Youth: So, how you going to do that, Guvna? Won’t it take a bureaucracy, one even bigger than the one you have now? A copper on every corner. Or are you going to solve that by allowing the police to exercise their prejudiced view on right and wrong, down on the street with his truncheon across my throat? On who’s authority are you going to judge my actions. God? I don’t believe he exists. Society? Aren’t I part of your Big Society?

UK Prime Minister: We’ve got to be less cynical and less sensitive to the charge that this is about interfering or nannying.

Youth: I’m not over-sensitive or cynical – merely pointing out the practicalities and hypocrisy. Didn’t you say the broken society that caused the London riots was partly due to a twisting and misrepresenting of human rights that has undermined personal responsibility? You’re mobilising because those Tory bastards that voted for you think it’s a human right that we should do what we’re told so they can feel all safe behind their pretty picket fences. Talk about a sense of entitlement.

It’s a gripping double-bind. The wounded Western ego is stuck but can’t fess up. Acknowledge something outside The Matrix, and risk re-exposing society to the charlatans and idolatries of metaphysical theism used for centuries to enslave humanity with superstition and arbitrary judgements. Or continue to recoil from the mysticism of Something Else, and condemn ourselves to a morbid scientific culture that presumes reality to be a closed system of material cause and effect, and the human experience reducible to facts and figures. Permit a mass return to the unassailable citadel of religious conviction or persist in denying we are beset by a make-believe version of life that worships the mind at the expense of the human spirit.

Comments

I enjoyed this thoughtful piece, Mark. Thank you. I don't think we really have to choose, so long as no declaration of a stance is required and no-one is going to hurt us for giving the 'wrong' answer. It's just that confidence/tolerance/maturity is required to navigate the unknown, and to live alongside ambiguity. When I do psychic readings for people, logic and reason, skill and knowledge are essential in making the reading meaningful or potentially useful, not a load of vague self indulgent hooey. Meaning requires a context.

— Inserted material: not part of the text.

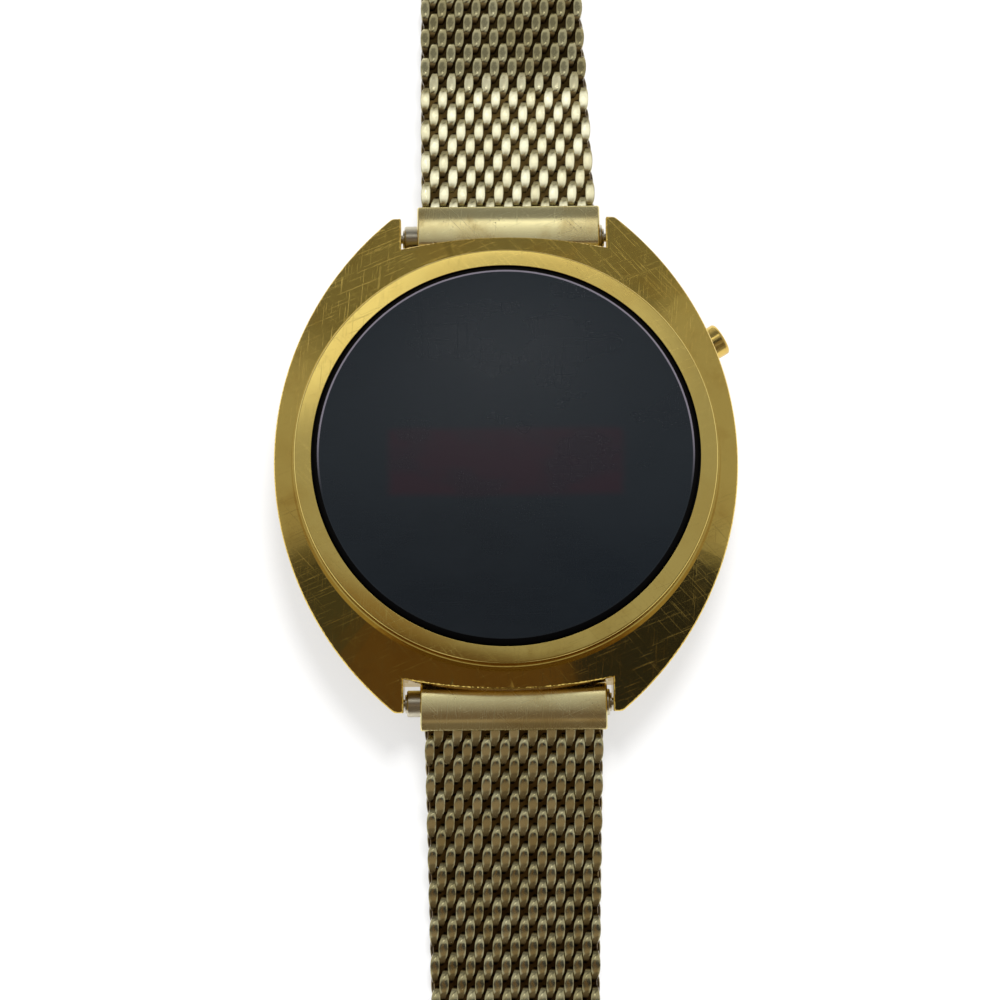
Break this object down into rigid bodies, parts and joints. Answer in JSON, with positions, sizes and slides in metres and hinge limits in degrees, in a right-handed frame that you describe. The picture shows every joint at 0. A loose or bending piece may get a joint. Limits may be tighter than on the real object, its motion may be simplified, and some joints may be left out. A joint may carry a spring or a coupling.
{
  "type": "led wristwatch",
  "caption": "Round gold-plated wristwatch with a dark display crystal, a push button and a woven mesh band with a sliding clasp, lying open on its back.",
  "frame": {"origin": "centre of the case back's outer face", "axes": "+Z out of the dial, +Y towards twelve o'clock, +X towards three o'clock"},
  "size_m": [0.0402, 0.2498, 0.011],
  "materials": {
    "case_gold": "mirror-polished gold plate with fine scratches",
    "bezel_gold": "polished gold plate, worn at the rim",
    "button_gold": "polished gold plate",
    "dark_crystal": "dark tinted glass with hairline scratches",
    "seal_rubber": "black seal",
    "back_steel": "circular brushed steel",
    "bar_steel": "turned steel, dull",
    "spring_steel": "spring steel strip and wire",
    "mask_black": "matt black film",
    "lens_clear": "clear red-tinted plastic",
    "display_ceramic": "dark glazed ceramic",
    "digit_red": "unlit red light-emitting bars",
    "board_green": "lacquered circuit board",
    "chip_black": "moulded chip package",
    "can_steel": "nickel-plated can",
    "trimmer_brown": "moulded trimmer",
    "frame_plastic": "moulded black frame",
    "end_piece_gold": "worn gold plate with tarnish",
    "mesh_gold": "woven flattened coils, worn gold plate",
    "clasp_gold": "brushed gold plate",
    "pin_steel": "turned steel pin"
  },
  "bodies": {
    "case": {"case_middle": "case_gold", "bezel": "bezel_gold", "crystal": "dark_crystal", "crystal_gasket": "seal_rubber", "case_back": "back_steel", "back_gasket": "seal_rubber", "button_tube": "case_gold", "button_spring": "spring_steel", "display_mask": "mask_black", "display_lens": "lens_clear", "led_substrate": "display_ceramic", "led_digits": "digit_red", "circuit_board": "board_green", "module_frame": "frame_plastic", "cell_left": "can_steel", "cell_right": "can_steel", "cell_contacts": "spring_steel", "driver_chip": "chip_black", "quartz_can": "can_steel", "trimmer": "trimmer_brown", "cell_clamp": "spring_steel", "clamp_screws": "spring_steel", "switch_leaf": "spring_steel", "spring_bar_top": "bar_steel", "spring_bar_bottom": "bar_steel", "bar_spring_top": "spring_steel", "bar_spring_bottom": "spring_steel"},
    "push_button": {"push_button": "button_gold", "button_clip": "spring_steel"},
    "bar_tip_top_left": {"bar_tip_top_left": "bar_steel"},
    "bar_tip_top_right": {"bar_tip_top_right": "bar_steel"},
    "bar_tip_bottom_left": {"bar_tip_bottom_left": "bar_steel"},
    "bar_tip_bottom_right": {"bar_tip_bottom_right": "bar_steel"},
    "end_piece_top": {"end_piece_top": "end_piece_gold"},
    "end_piece_bottom": {"end_piece_bottom": "end_piece_gold"},
    "mesh_top_1": {"mesh_top_1": "mesh_gold"},
    "mesh_top_2": {"mesh_top_2": "mesh_gold"},
    "mesh_top_3": {"mesh_top_3": "mesh_gold"},
    "mesh_top_4": {"mesh_top_4": "mesh_gold"},
    "mesh_top_5": {"mesh_top_5": "mesh_gold"},
    "mesh_top_6": {"mesh_top_6": "mesh_gold", "ferrule": "clasp_gold", "hook_bar": "pin_steel"},
    "mesh_bottom_1": {"mesh_bottom_1": "mesh_gold"},
    "mesh_bottom_2": {"mesh_bottom_2": "mesh_gold"},
    "mesh_bottom_3": {"mesh_bottom_3": "mesh_gold"},
    "mesh_bottom_4": {"mesh_bottom_4": "mesh_gold"},
    "mesh_bottom_5": {"mesh_bottom_5": "mesh_gold"},
    "mesh_bottom_6": {"mesh_bottom_6": "mesh_gold"},
    "mesh_bottom_7": {"mesh_bottom_7": "mesh_gold"},
    "mesh_bottom_8": {"mesh_bottom_8": "mesh_gold"},
    "mesh_tail": {"mesh_tail": "mesh_gold", "tail_tip": "clasp_gold"},
    "clasp_slider": {"clasp_slider": "clasp_gold", "lever_pin": "pin_steel", "hook_pin": "pin_steel"},
    "lock_lever": {"lock_lever": "clasp_gold"},
    "hook_plate": {"hook_plate": "clasp_gold"}
  },
  "joints": [
    {"name": "button_press", "type": "slide", "parent": "case", "child": "push_button", "axis": [0.8572, 0.515, 0], "range_m": [-0.0005, 0], "stiffness_N_per_m": 2500, "springref_m": 0.0003, "deforming": ["button_spring"]},
    {"name": "bar_tip_top_left_slide", "type": "slide", "parent": "case", "child": "bar_tip_top_left", "axis": [-1, 0, 0], "range_m": [-0.00095, 0], "stiffness_N_per_m": 800, "springref_m": 0.0008, "deforming": ["bar_spring_top"]},
    {"name": "bar_tip_top_right_slide", "type": "slide", "parent": "case", "child": "bar_tip_top_right", "axis": [1, 0, 0], "range_m": [-0.00095, 0], "stiffness_N_per_m": 800, "springref_m": 0.0008, "deforming": ["bar_spring_top"]},
    {"name": "bar_tip_bottom_left_slide", "type": "slide", "parent": "case", "child": "bar_tip_bottom_left", "axis": [-1, 0, 0], "range_m": [-0.00095, 0], "stiffness_N_per_m": 800, "springref_m": 0.0008, "deforming": ["bar_spring_bottom"]},
    {"name": "bar_tip_bottom_right_slide", "type": "slide", "parent": "case", "child": "bar_tip_bottom_right", "axis": [1, 0, 0], "range_m": [-0.00095, 0], "stiffness_N_per_m": 800, "springref_m": 0.0008, "deforming": ["bar_spring_bottom"]},
    {"name": "swing_top", "type": "hinge", "parent": "case", "child": "end_piece_top", "pos_m": [0.00045, 0.0208, 0.0049], "axis": [1, 0, 0], "range_deg": [-82, 30]},
    {"name": "swing_bottom", "type": "hinge", "parent": "case", "child": "end_piece_bottom", "pos_m": [0.00045, -0.0208, 0.0049], "axis": [1, 0, 0], "range_deg": [-35, 75]},
    {"name": "flex_top_1", "type": "hinge", "parent": "end_piece_top", "child": "mesh_top_1", "pos_m": [0.00045, 0.02404, 0.00462], "axis": [1, 0, 0], "range_deg": [-40, 15]},
    {"name": "flex_top_2", "type": "hinge", "parent": "mesh_top_1", "child": "mesh_top_2", "pos_m": [0.00045, 0.03478, 0.00311], "axis": [-1, 0, 0], "range_deg": [-15, 40]},
    {"name": "flex_top_3", "type": "hinge", "parent": "mesh_top_2", "child": "mesh_top_3", "pos_m": [0.00045, 0.04539, 0.00085], "axis": [1, 0, 0], "range_deg": [-40, 15]},
    {"name": "flex_top_4", "type": "hinge", "parent": "mesh_top_3", "child": "mesh_top_4", "pos_m": [0.00045, 0.05625, 0.00085], "axis": [-1, 0, 0], "range_deg": [-15, 40]},
    {"name": "flex_top_5", "type": "hinge", "parent": "mesh_top_4", "child": "mesh_top_5", "pos_m": [0.00045, 0.0671, 0.00085], "axis": [1, 0, 0], "range_deg": [-40, 15]},
    {"name": "flex_top_6", "type": "hinge", "parent": "mesh_top_5", "child": "mesh_top_6", "pos_m": [0.00045, 0.07795, 0.00085], "axis": [-1, 0, 0], "range_deg": [-15, 40]},
    {"name": "flex_bottom_1", "type": "hinge", "parent": "end_piece_bottom", "child": "mesh_bottom_1", "pos_m": [0.00045, -0.02398, 0.00422], "axis": [-1, 0, 0], "range_deg": [-40, 15]},
    {"name": "flex_bottom_2", "type": "hinge", "parent": "mesh_bottom_1", "child": "mesh_bottom_2", "pos_m": [0.00045, -0.03459, 0.00197], "axis": [1, 0, 0], "range_deg": [-15, 40]},
    {"name": "flex_bottom_3", "type": "hinge", "parent": "mesh_bottom_2", "child": "mesh_bottom_3", "pos_m": [0.00045, -0.04538, 0.00085], "axis": [-1, 0, 0], "range_deg": [-40, 15]},
    {"name": "flex_bottom_4", "type": "hinge", "parent": "mesh_bottom_3", "child": "mesh_bottom_4", "pos_m": [0.00045, -0.05623, 0.00085], "axis": [1, 0, 0], "range_deg": [-15, 40]},
    {"name": "flex_bottom_5", "type": "hinge", "parent": "mesh_bottom_4", "child": "mesh_bottom_5", "pos_m": [0.00045, -0.06708, 0.00085], "axis": [-1, 0, 0], "range_deg": [-40, 15]},
    {"name": "flex_bottom_6", "type": "hinge", "parent": "mesh_bottom_5", "child": "mesh_bottom_6", "pos_m": [0.00045, -0.07793, 0.00085], "axis": [1, 0, 0], "range_deg": [-15, 40]},
    {"name": "flex_bottom_7", "type": "hinge", "parent": "mesh_bottom_6", "child": "mesh_bottom_7", "pos_m": [0.00045, -0.08878, 0.00085], "axis": [-1, 0, 0], "range_deg": [-40, 15]},
    {"name": "flex_bottom_8", "type": "hinge", "parent": "mesh_bottom_7", "child": "mesh_bottom_8", "pos_m": [0.00045, -0.09963, 0.00085], "axis": [1, 0, 0], "range_deg": [-15, 40]},
    {"name": "flex_bottom_9", "type": "hinge", "parent": "mesh_bottom_8", "child": "mesh_tail", "pos_m": [0.00045, -0.11047, 0.0014], "axis": [-1, 0, 0], "range_deg": [-40, 15]},
    {"name": "clasp_slide", "type": "slide", "parent": "mesh_tail", "child": "clasp_slider", "axis": [0, -1, 0], "range_m": [-0.008, 0.0018]},
    {"name": "lever_lift", "type": "hinge", "parent": "clasp_slider", "child": "lock_lever", "pos_m": [0.00045, -0.12607, 0.00325], "axis": [-1, 0, 0], "range_deg": [0, 100]},
    {"name": "hook_fold", "type": "hinge", "parent": "clasp_slider", "child": "hook_plate", "pos_m": [0.00045, -0.14037, 0.00335], "axis": [-1, 0, 0], "range_deg": [0, 110]}
  ]
}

The Divine exists within us...our quest for it is in itself, a symptom of its presence. What is within, is also 'without'. As I/we seem to be hardwired as a species for the Quest Of The Great Unknown, and as Nature as we know takes no prisoners, it is presumably serving some need so profound as to be essential. And since avowed sceptics or 'Skeptiks' can hardly shut up about it, they are struggling so hard, they feel that need too. The Enlightenment did not enlighten us on this great question. It purported to, and with honourable motives, but it was not qualified to banish this mystery, nor is Science today, and to banish it altogether, were it possible, would not anyway be a liberation.

Scepticism is useful however, in helping us as a society hold a middle-ish line in all this. Who would want a rule of witch doctors, any more than a rule of doctors?